TASK STATEMENT –
Your task is to restate the data word for word.

— BEGIN MATERIAL PROVIDED —

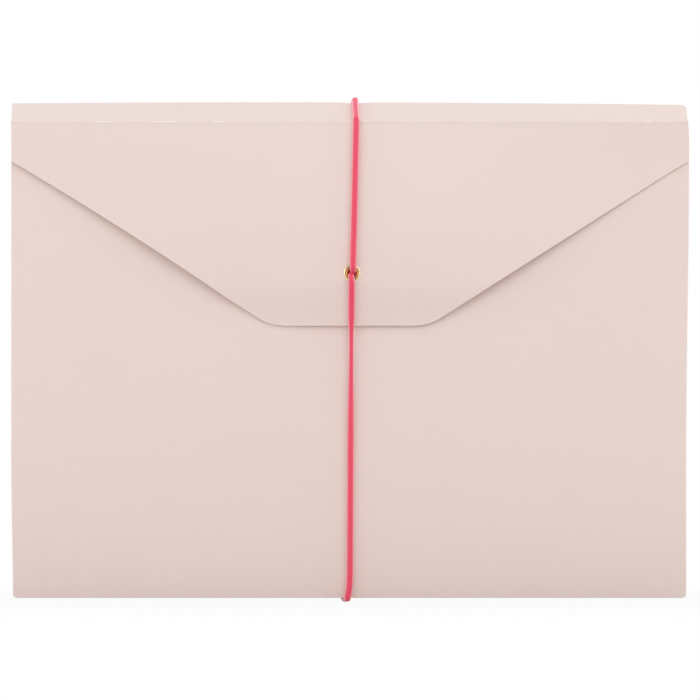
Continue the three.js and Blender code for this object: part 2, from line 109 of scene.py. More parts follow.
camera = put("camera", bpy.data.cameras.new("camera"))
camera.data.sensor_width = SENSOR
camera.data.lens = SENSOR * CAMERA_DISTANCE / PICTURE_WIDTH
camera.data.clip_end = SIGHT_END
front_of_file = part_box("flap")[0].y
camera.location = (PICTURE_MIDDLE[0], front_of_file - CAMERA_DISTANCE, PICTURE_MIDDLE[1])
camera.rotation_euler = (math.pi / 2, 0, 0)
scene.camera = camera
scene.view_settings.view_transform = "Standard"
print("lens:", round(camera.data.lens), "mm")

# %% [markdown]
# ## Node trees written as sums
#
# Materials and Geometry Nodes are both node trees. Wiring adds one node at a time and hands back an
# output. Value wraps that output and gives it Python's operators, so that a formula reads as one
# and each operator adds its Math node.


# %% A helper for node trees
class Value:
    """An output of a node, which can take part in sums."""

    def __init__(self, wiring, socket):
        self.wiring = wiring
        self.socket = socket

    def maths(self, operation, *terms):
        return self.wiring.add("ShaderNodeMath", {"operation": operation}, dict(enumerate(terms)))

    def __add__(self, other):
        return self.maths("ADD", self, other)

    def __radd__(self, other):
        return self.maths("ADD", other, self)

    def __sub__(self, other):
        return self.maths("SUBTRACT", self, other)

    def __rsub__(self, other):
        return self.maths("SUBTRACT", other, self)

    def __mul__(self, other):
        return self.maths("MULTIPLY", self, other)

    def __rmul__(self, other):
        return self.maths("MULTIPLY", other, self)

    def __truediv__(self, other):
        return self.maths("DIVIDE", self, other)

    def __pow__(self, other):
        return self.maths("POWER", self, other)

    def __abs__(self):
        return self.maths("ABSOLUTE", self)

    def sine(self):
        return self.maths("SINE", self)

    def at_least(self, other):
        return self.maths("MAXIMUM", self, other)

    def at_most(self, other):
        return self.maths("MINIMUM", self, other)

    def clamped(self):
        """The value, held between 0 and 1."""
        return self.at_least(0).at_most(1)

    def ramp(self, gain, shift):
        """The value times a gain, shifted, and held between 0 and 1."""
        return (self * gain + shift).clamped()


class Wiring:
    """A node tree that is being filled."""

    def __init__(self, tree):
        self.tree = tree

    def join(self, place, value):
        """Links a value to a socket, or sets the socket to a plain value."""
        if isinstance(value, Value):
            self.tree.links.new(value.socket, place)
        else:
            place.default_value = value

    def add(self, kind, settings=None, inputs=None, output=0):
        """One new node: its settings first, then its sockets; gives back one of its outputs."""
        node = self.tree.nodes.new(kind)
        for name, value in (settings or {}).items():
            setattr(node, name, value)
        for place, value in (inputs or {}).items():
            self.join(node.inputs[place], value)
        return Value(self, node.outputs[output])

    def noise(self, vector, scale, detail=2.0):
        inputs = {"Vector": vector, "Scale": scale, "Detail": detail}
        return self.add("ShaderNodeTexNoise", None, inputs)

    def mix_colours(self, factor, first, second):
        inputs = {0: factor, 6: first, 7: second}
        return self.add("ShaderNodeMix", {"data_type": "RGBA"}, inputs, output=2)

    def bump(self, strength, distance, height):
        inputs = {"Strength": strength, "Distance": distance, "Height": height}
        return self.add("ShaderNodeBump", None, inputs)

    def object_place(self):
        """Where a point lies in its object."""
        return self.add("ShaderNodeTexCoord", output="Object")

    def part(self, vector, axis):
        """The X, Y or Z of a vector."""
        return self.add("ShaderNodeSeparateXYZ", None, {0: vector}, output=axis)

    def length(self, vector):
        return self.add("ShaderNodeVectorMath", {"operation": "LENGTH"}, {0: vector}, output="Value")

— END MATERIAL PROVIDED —

THE SOLUTION –
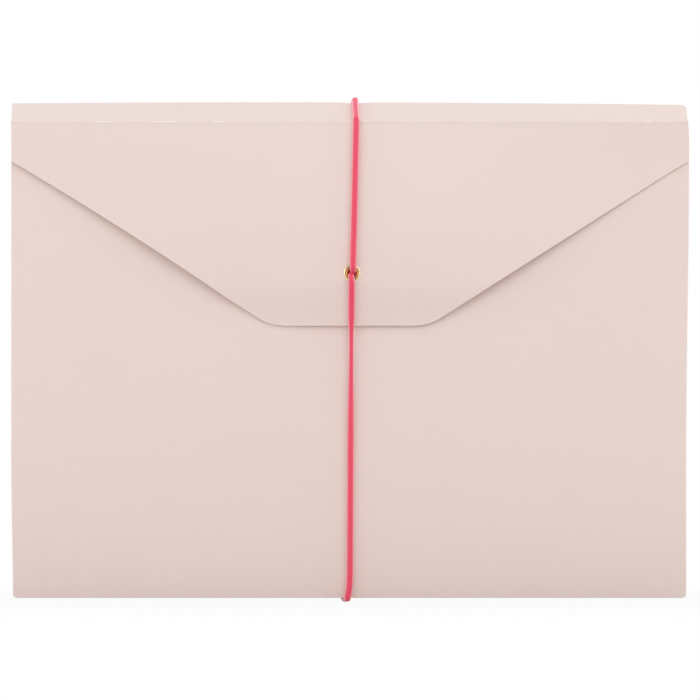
Continue the three.js and Blender code for this object: part 2, from line 109 of scene.py. More parts follow.
camera = put("camera", bpy.data.cameras.new("camera"))
camera.data.sensor_width = SENSOR
camera.data.lens = SENSOR * CAMERA_DISTANCE / PICTURE_WIDTH
camera.data.clip_end = SIGHT_END
front_of_file = part_box("flap")[0].y
camera.location = (PICTURE_MIDDLE[0], front_of_file - CAMERA_DISTANCE, PICTURE_MIDDLE[1])
camera.rotation_euler = (math.pi / 2, 0, 0)
scene.camera = camera
scene.view_settings.view_transform = "Standard"
print("lens:", round(camera.data.lens), "mm")

# %% [markdown]
# ## Node trees written as sums
#
# Materials and Geometry Nodes are both node trees. Wiring adds one node at a time and hands back an
# output. Value wraps that output and gives it Python's operators, so that a formula reads as one
# and each operator adds its Math node.


# %% A helper for node trees
class Value:
    """An output of a node, which can take part in sums."""

    def __init__(self, wiring, socket):
        self.wiring = wiring
        self.socket = socket

    def maths(self, operation, *terms):
        return self.wiring.add("ShaderNodeMath", {"operation": operation}, dict(enumerate(terms)))

    def __add__(self, other):
        return self.maths("ADD", self, other)

    def __radd__(self, other):
        return self.maths("ADD", other, self)

    def __sub__(self, other):
        return self.maths("SUBTRACT", self, other)

    def __rsub__(self, other):
        return self.maths("SUBTRACT", other, self)

    def __mul__(self, other):
        return self.maths("MULTIPLY", self, other)

    def __rmul__(self, other):
        return self.maths("MULTIPLY", other, self)

    def __truediv__(self, other):
        return self.maths("DIVIDE", self, other)

    def __pow__(self, other):
        return self.maths("POWER", self, other)

    def __abs__(self):
        return self.maths("ABSOLUTE", self)

    def sine(self):
        return self.maths("SINE", self)

    def at_least(self, other):
        return self.maths("MAXIMUM", self, other)

    def at_most(self, other):
        return self.maths("MINIMUM", self, other)

    def clamped(self):
        """The value, held between 0 and 1."""
        return self.at_least(0).at_most(1)

    def ramp(self, gain, shift):
        """The value times a gain, shifted, and held between 0 and 1."""
        return (self * gain + shift).clamped()


class Wiring:
    """A node tree that is being filled."""

    def __init__(self, tree):
        self.tree = tree

    def join(self, place, value):
        """Links a value to a socket, or sets the socket to a plain value."""
        if isinstance(value, Value):
            self.tree.links.new(value.socket, place)
        else:
            place.default_value = value

    def add(self, kind, settings=None, inputs=None, output=0):
        """One new node: its settings first, then its sockets; gives back one of its outputs."""
        node = self.tree.nodes.new(kind)
        for name, value in (settings or {}).items():
            setattr(node, name, value)
        for place, value in (inputs or {}).items():
            self.join(node.inputs[place], value)
        return Value(self, node.outputs[output])

    def noise(self, vector, scale, detail=2.0):
        inputs = {"Vector": vector, "Scale": scale, "Detail": detail}
        return self.add("ShaderNodeTexNoise", None, inputs)

    def mix_colours(self, factor, first, second):
        inputs = {0: factor, 6: first, 7: second}
        return self.add("ShaderNodeMix", {"data_type": "RGBA"}, inputs, output=2)

    def bump(self, strength, distance, height):
        inputs = {"Strength": strength, "Distance": distance, "Height": height}
        return self.add("ShaderNodeBump", None, inputs)

    def object_place(self):
        """Where a point lies in its object."""
        return self.add("ShaderNodeTexCoord", output="Object")

    def part(self, vector, axis):
        """The X, Y or Z of a vector."""
        return self.add("ShaderNodeSeparateXYZ", None, {0: vector}, output=axis)

    def length(self, vector):
        return self.add("ShaderNodeVectorMath", {"operation": "LENGTH"}, {0: vector}, output="Value")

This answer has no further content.